Exercise objective: Write out the whole listing again, exactly.

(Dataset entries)
================

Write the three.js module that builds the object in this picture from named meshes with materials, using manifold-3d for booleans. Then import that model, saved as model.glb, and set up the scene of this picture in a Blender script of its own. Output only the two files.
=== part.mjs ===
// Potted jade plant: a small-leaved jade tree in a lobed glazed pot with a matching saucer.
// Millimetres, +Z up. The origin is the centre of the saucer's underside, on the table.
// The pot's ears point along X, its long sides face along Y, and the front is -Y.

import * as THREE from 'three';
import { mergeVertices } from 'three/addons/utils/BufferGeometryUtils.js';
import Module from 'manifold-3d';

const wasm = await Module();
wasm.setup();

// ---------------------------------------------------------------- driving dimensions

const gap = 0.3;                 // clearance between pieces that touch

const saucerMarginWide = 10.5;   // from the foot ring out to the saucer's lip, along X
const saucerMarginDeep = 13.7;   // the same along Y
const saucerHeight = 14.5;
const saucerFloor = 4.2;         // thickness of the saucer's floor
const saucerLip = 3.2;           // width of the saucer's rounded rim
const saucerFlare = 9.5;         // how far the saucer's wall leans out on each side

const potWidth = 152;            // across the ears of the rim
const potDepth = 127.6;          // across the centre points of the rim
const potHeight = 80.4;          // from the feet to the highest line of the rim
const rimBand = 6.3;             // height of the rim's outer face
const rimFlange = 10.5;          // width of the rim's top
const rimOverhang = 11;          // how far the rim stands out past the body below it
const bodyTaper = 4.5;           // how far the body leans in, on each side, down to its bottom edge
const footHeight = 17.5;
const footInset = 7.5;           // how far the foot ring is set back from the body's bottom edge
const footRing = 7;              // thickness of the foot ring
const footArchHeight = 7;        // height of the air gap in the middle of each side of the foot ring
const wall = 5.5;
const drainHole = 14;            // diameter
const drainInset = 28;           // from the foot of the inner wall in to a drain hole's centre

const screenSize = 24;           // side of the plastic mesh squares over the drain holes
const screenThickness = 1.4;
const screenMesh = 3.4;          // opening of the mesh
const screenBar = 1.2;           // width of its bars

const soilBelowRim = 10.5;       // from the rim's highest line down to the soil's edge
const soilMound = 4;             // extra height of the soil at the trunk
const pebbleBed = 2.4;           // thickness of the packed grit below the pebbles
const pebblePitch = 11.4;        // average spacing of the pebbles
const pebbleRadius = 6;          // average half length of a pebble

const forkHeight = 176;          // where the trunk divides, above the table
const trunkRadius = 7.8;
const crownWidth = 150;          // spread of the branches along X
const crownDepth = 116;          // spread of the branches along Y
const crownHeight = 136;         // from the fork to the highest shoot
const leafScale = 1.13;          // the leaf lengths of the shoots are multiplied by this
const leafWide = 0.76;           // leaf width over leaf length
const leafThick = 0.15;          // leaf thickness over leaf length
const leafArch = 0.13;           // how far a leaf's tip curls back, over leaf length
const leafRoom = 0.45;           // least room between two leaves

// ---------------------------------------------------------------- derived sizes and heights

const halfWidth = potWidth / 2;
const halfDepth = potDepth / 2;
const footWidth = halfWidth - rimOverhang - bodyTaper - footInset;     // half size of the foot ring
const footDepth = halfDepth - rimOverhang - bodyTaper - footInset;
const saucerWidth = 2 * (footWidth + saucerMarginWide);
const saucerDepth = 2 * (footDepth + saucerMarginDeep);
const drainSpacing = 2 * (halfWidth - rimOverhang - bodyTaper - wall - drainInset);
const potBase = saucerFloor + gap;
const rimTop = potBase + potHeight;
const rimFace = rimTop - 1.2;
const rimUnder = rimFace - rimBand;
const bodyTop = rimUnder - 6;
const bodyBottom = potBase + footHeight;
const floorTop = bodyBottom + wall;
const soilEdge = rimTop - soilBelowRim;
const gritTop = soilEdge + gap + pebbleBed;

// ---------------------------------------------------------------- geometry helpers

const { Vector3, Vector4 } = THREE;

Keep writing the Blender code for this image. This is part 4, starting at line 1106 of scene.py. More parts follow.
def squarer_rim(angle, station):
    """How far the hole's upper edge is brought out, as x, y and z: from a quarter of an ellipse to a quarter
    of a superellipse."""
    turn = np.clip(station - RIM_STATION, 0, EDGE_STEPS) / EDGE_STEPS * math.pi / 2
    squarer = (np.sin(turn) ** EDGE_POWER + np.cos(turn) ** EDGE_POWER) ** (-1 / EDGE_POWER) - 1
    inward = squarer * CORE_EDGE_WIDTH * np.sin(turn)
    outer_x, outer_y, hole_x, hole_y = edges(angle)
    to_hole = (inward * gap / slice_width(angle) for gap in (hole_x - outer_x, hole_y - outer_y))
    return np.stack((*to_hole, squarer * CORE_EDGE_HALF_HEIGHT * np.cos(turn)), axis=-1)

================

Correct response:
Write the three.js module that builds the object in this picture from named meshes with materials, using manifold-3d for booleans. Then import that model, saved as model.glb, and set up the scene of this picture in a Blender script of its own. Output only the two files.
=== part.mjs ===
// Potted jade plant: a small-leaved jade tree in a lobed glazed pot with a matching saucer.
// Millimetres, +Z up. The origin is the centre of the saucer's underside, on the table.
// The pot's ears point along X, its long sides face along Y, and the front is -Y.

import * as THREE from 'three';
import { mergeVertices } from 'three/addons/utils/BufferGeometryUtils.js';
import Module from 'manifold-3d';

const wasm = await Module();
wasm.setup();

// ---------------------------------------------------------------- driving dimensions

const gap = 0.3;                 // clearance between pieces that touch

const saucerMarginWide = 10.5;   // from the foot ring out to the saucer's lip, along X
const saucerMarginDeep = 13.7;   // the same along Y
const saucerHeight = 14.5;
const saucerFloor = 4.2;         // thickness of the saucer's floor
const saucerLip = 3.2;           // width of the saucer's rounded rim
const saucerFlare = 9.5;         // how far the saucer's wall leans out on each side

const potWidth = 152;            // across the ears of the rim
const potDepth = 127.6;          // across the centre points of the rim
const potHeight = 80.4;          // from the feet to the highest line of the rim
const rimBand = 6.3;             // height of the rim's outer face
const rimFlange = 10.5;          // width of the rim's top
const rimOverhang = 11;          // how far the rim stands out past the body below it
const bodyTaper = 4.5;           // how far the body leans in, on each side, down to its bottom edge
const footHeight = 17.5;
const footInset = 7.5;           // how far the foot ring is set back from the body's bottom edge
const footRing = 7;              // thickness of the foot ring
const footArchHeight = 7;        // height of the air gap in the middle of each side of the foot ring
const wall = 5.5;
const drainHole = 14;            // diameter
const drainInset = 28;           // from the foot of the inner wall in to a drain hole's centre

const screenSize = 24;           // side of the plastic mesh squares over the drain holes
const screenThickness = 1.4;
const screenMesh = 3.4;          // opening of the mesh
const screenBar = 1.2;           // width of its bars

const soilBelowRim = 10.5;       // from the rim's highest line down to the soil's edge
const soilMound = 4;             // extra height of the soil at the trunk
const pebbleBed = 2.4;           // thickness of the packed grit below the pebbles
const pebblePitch = 11.4;        // average spacing of the pebbles
const pebbleRadius = 6;          // average half length of a pebble

const forkHeight = 176;          // where the trunk divides, above the table
const trunkRadius = 7.8;
const crownWidth = 150;          // spread of the branches along X
const crownDepth = 116;          // spread of the branches along Y
const crownHeight = 136;         // from the fork to the highest shoot
const leafScale = 1.13;          // the leaf lengths of the shoots are multiplied by this
const leafWide = 0.76;           // leaf width over leaf length
const leafThick = 0.15;          // leaf thickness over leaf length
const leafArch = 0.13;           // how far a leaf's tip curls back, over leaf length
const leafRoom = 0.45;           // least room between two leaves

// ---------------------------------------------------------------- derived sizes and heights

const halfWidth = potWidth / 2;
const halfDepth = potDepth / 2;
const footWidth = halfWidth - rimOverhang - bodyTaper - footInset;     // half size of the foot ring
const footDepth = halfDepth - rimOverhang - bodyTaper - footInset;
const saucerWidth = 2 * (footWidth + saucerMarginWide);
const saucerDepth = 2 * (footDepth + saucerMarginDeep);
const drainSpacing = 2 * (halfWidth - rimOverhang - bodyTaper - wall - drainInset);
const potBase = saucerFloor + gap;
const rimTop = potBase + potHeight;
const rimFace = rimTop - 1.2;
const rimUnder = rimFace - rimBand;
const bodyTop = rimUnder - 6;
const bodyBottom = potBase + footHeight;
const floorTop = bodyBottom + wall;
const soilEdge = rimTop - soilBelowRim;
const gritTop = soilEdge + gap + pebbleBed;

// ---------------------------------------------------------------- geometry helpers

const { Vector3, Vector4 } = THREE;

Keep writing the Blender code for this image. This is part 4, starting at line 1106 of scene.py. More parts follow.
def squarer_rim(angle, station):
    """How far the hole's upper edge is brought out, as x, y and z: from a quarter of an ellipse to a quarter
    of a superellipse."""
    turn = np.clip(station - RIM_STATION, 0, EDGE_STEPS) / EDGE_STEPS * math.pi / 2
    squarer = (np.sin(turn) ** EDGE_POWER + np.cos(turn) ** EDGE_POWER) ** (-1 / EDGE_POWER) - 1
    inward = squarer * CORE_EDGE_WIDTH * np.sin(turn)
    outer_x, outer_y, hole_x, hole_y = edges(angle)
    to_hole = (inward * gap / slice_width(angle) for gap in (hole_x - outer_x, hole_y - outer_y))
    return np.stack((*to_hole, squarer * CORE_EDGE_HALF_HEIGHT * np.cos(turn)), axis=-1)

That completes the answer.